Here he listens to news of the eco-attack, discussed by his coworkers at the farm. He doesn’t contribute to the conversation, but the camera shows his face, quietly fretful. The attack makes a statement, offers Dylan (Logan Miler). Sean (Kai Lennox), who heads the farm as much as there is a head, suggests that one dam makes little difference in the work of the grid, that electricity consumption continues to increase and the environment remains at risk. “You don’t call that results?” asks Dylan. “No,” says Sean, “I call that theater.”

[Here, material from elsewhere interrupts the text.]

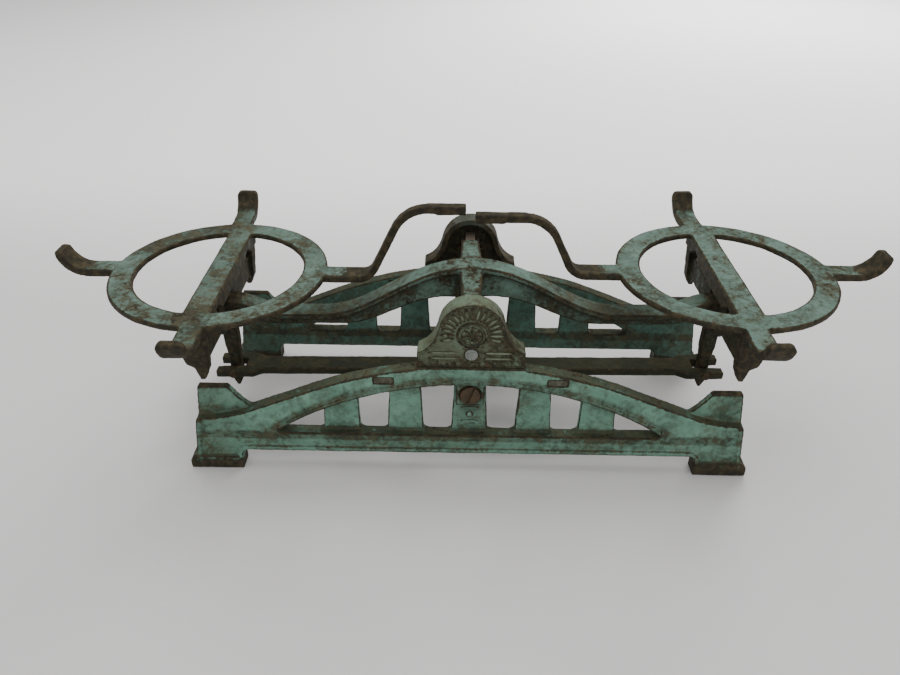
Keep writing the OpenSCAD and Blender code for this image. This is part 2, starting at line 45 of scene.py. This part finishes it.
def add_camera():
    ahead = math.cos(CAM_PITCH)
    forward = Vector((math.sin(CAM_YAW) * ahead, math.cos(CAM_YAW) * ahead, -math.sin(CAM_PITCH)))
    level = Vector((math.cos(CAM_YAW), -math.sin(CAM_YAW), 0.0))
    rise = level.cross(forward)
    right = math.cos(CAM_ROLL) * level + math.sin(CAM_ROLL) * rise
    up = math.cos(CAM_ROLL) * rise - math.sin(CAM_ROLL) * level
    data = bpy.data.cameras.new("camera")
    data.lens = CAM_LENS
    data.sensor_width = SENSOR_W
    data.clip_start = NEAR_CLIP
    cam = bpy.data.objects.new("camera", data)
    turn = Matrix((right, up, -forward)).transposed().to_4x4()
    cam.matrix_world = Matrix.Translation(CAM_AT) @ turn
    bpy.context.scene.collection.objects.link(cam)
    bpy.context.scene.camera = cam


add_camera()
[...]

It’s a indictment that hangs in the air, and over the rest of Josh’s experience in Night Moves, as he embodies the same sort of loss that consumes the protagonists of Reichardt’s previous films, including Wendy and Lucy or Meek’s Cutoff. Josh struggles to maintain his own ordered life even as it slips away. He also tries to calm and contain the visibly excitable Dena, while appeasing the increasingly remote and seemingly self-interested Harmon (Sarsgaard’s performance throughout the film’s second half consists of cryptic and sometimes chilling murmurs over Josh’s cell phone).
Josh’s sense of loss in the aftermath expands in each scene. He’s suspicious of every car that comes near the organic farm, peering out from the greenhouse, holds his breath whenever he sees headlights in his rearview mirror. He worries at the market where he’s setting up the co-op’s table, a slow-motion POV camera suggesting his fearful view of every person he sees, from the uniformed security to the kid wearing a backpack and an earring. Now, in his place of loss, everyone might know him, suspect him, want to hurt him.
And so Reichardt’s movie comes round back to its start, as Josh and Dena watch a film that might convince someone new to their circle, someone from the outside, someone angry at his parents or moved by the sight of hungry children in Mozambique or displaced black bear cubs. “A lot of small plans” might seem the most possible responses to overwhelming conditions. But even so, as Night Moves shows with so much detail and so little resolution, the consequences can be big.